"In this also there is a loss," returned the High Steward; "distinguished men have become rare. I am ready to acknowledge the advance which the citizen classes have made in the last fifty years. But the capacity which a people develop in trade and commerce is seldom united with secure self-respect, nay, seldom also with that firmly-established position which is necessary to political strength. Too frequently we find a wavering between discontented insolence and over-great subserviency; covetousness abounds, and self-sacrifice is small. Wealth increases everywhere; who can deny that? But not in the same degree a comprehension of the highest interests of the nation."
"Time will improve," rejoined the Scholar, "and our sons will become firmer and freer; here too our future belongs to those who work laboriously."

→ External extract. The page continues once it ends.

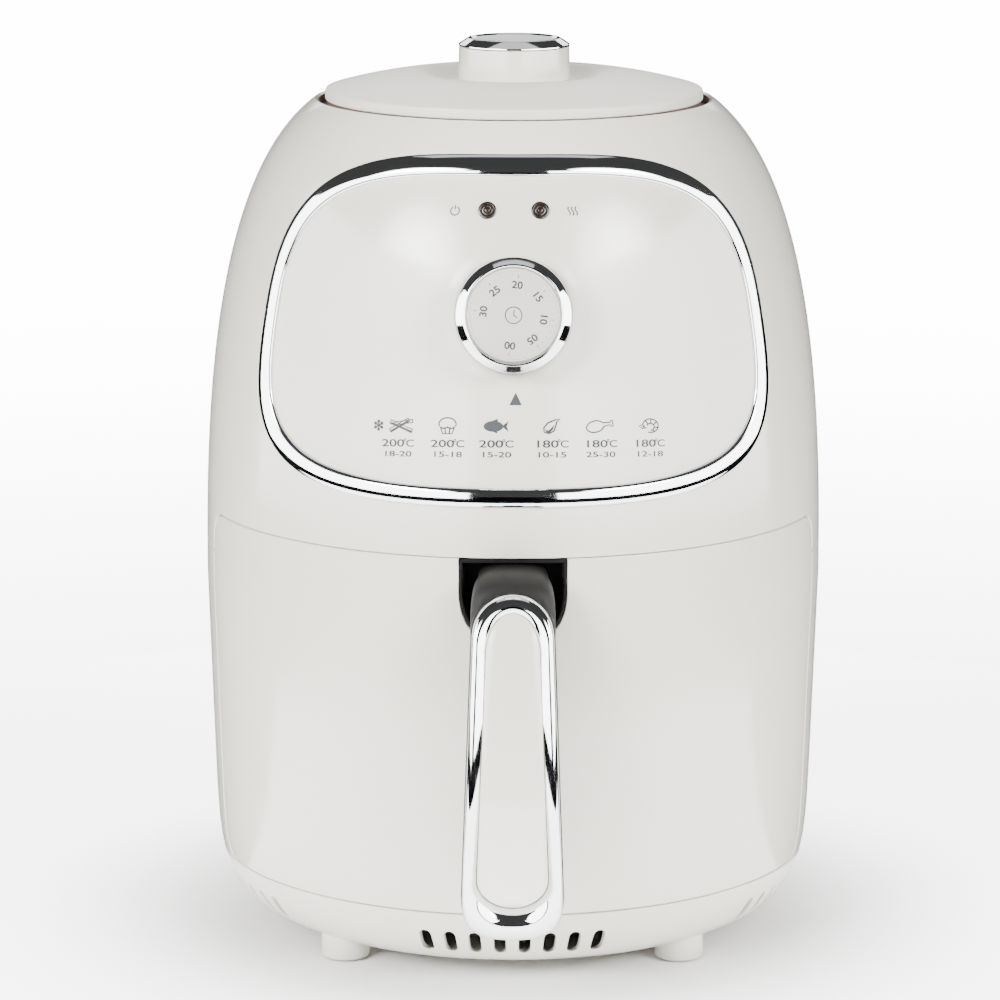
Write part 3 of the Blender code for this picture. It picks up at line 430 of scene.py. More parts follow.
def notch_outline(wider):
    """U-shaped outline of the handle notch, open towards the drawer's top."""
    per_end, per_side = 40, 12
    half = NOTCH_HALF_WIDTH + wider
    low = NOTCH_Z - wider
    high = DRAWER_Z[1] + NOTCH_OVERRUN + wider
    depth = NOTCH_DEPTH
    points = [(half, high), (0.0, high), (-half, high)]
    sides = [low + depth + (high - low - depth) * i / per_side for i in range(per_side - 1, 0, -1)]
    points += [(-half, z) for z in sides]
    for i in range(per_end + 1):
        turn = pi + pi * i / per_end
        points.append((half * signed_power(cos(turn), NOTCH_SHAPE),
                       low + depth + depth * signed_power(sin(turn), NOTCH_SHAPE)))
    return points + [(half, z) for z in reversed(sides)]


# --------------------------------------------------------------- materials
LOOKS = {}
TINT_SCALE = 22.0               # all in cycles a metre
SMUDGE_SCALE = 95.0
WAVE_SCALE = 30.0
WORN_EDGES = (0.52, 0.60)       # pointiness at which wear begins and is complete


def set_inputs(node, **values):
    """Set a node's inputs by name, with _ for a space."""
    for name, value in values.items():
        node.inputs[name.replace("_", " ")].default_value = value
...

"Much may be lost," said the High Steward, "before the improvement which you expect becomes great enough to secure to those who are struggling onward a salutary and active participation in the affairs of government. I am too old to nourish myself with hopes, and therefore cannot adopt your sanguine conception of our situation. I wish for the good of our nation, in whatever way it may come. I know it has passed through crises more critical than its present swaying between a decaying and a rising culture. But I feel that the air in which I live is growing more sultry; the tense excitement of contrast more dangerous. When I look back on a long life, I sometimes feel horror at the moral pestilence that I have contemplated. It was not a time of gigantic vices like your Imperial era, but it was a time in which, after short poetic dreams, the weakness of petty souls ruled and brought distraction. The figures which in this lamentable time have passed away will appear to posterity, not fearful, but grotesque and contemptible. You, Professor, live in a new epoch in which a younger generation awkwardly endeavors to rise. I have no sympathy for the new style. I have not the courage to hope, for I have no power to promote the culture of the younger generation."
He had risen. The old man and the young, vigorous man, the diplomat and the scholar, stood opposite to each other; the one an advocate for the world which was tending downwards; the other a proclaimer of a teaching which was unceasingly to renew the old world; secret sorrow lay on the calm countenance of the old man, and feeling, vigorous feeling, worked in the animated features of the younger: a high mind and a refined spirit were visible in the open countenance of both.
"What we had to say to one another," continued the High Steward, "is said. I have endeavored to make amends for my mistake in regard to you. May the gossiping openness with which I have exposed myself to your judgment be some small compensation for my having been so long silent. It is the best satisfaction that I can give to a man of your sort. As respects the diseased state of mind of others, which was the subject of our conversation, there need be no further words between us; both of us will endeavor to do what is our duty concerning the men that are entrusted to our care, to preserve them from danger and to guard ourselves. Mr. Werner, farewell. May the occupation which you have chosen preserve your joyful confidence in your time and your generation for as many years as I bear on my head. This highest happiness of man, I, an insignificant individual, have painfully felt the want of, as did your great Roman."
"Allow me, your Excellency, to express one request to you," replied the Scholar, with warm feeling. "Often may the unpractical activity of the new apostles evoke a bitter smile from you, and the unfinished work which we pioneers of learning throw off will not always satisfy the demands which you make upon us; but when you are compelled to blame us, remember, with forbearance, that our nation can only bear within it the guaranty of renewing youth so long as it does not lose respect for intellectual aspiration, and retains its simple honesty, in love and hate. So long as the nation renews itself, it may inspire its princes and leaders with new life; for we are not Romans, but staunch and warm-hearted Germans."
"Nero no longer ventures to burn the apostles of a new doctrine," replied the High Steward, with a sad smile. "May I say something kindly from you to the Sovereign, as far as is compatible with your dignity?"
"I beg you to do so," replied the Professor.
The Professor hastened to take leave of the Princess. She received him in the presence of her ladies and the Marshal. Few words were exchanged. Upon expressing the hope of seeing him soon again at the capital, speech almost forsook her. When he had left the room, she flew up to her library and looked down on the carriage into which the chest was being put. She plucked some flowers which the gardener had placed in her room, and fastened them together with a ribbon.
"His eye looked upon you, and his voice sounded in the narrow halls in which you are passing your life. It was a short dream! No, not a dream, a beautiful picture from a new world."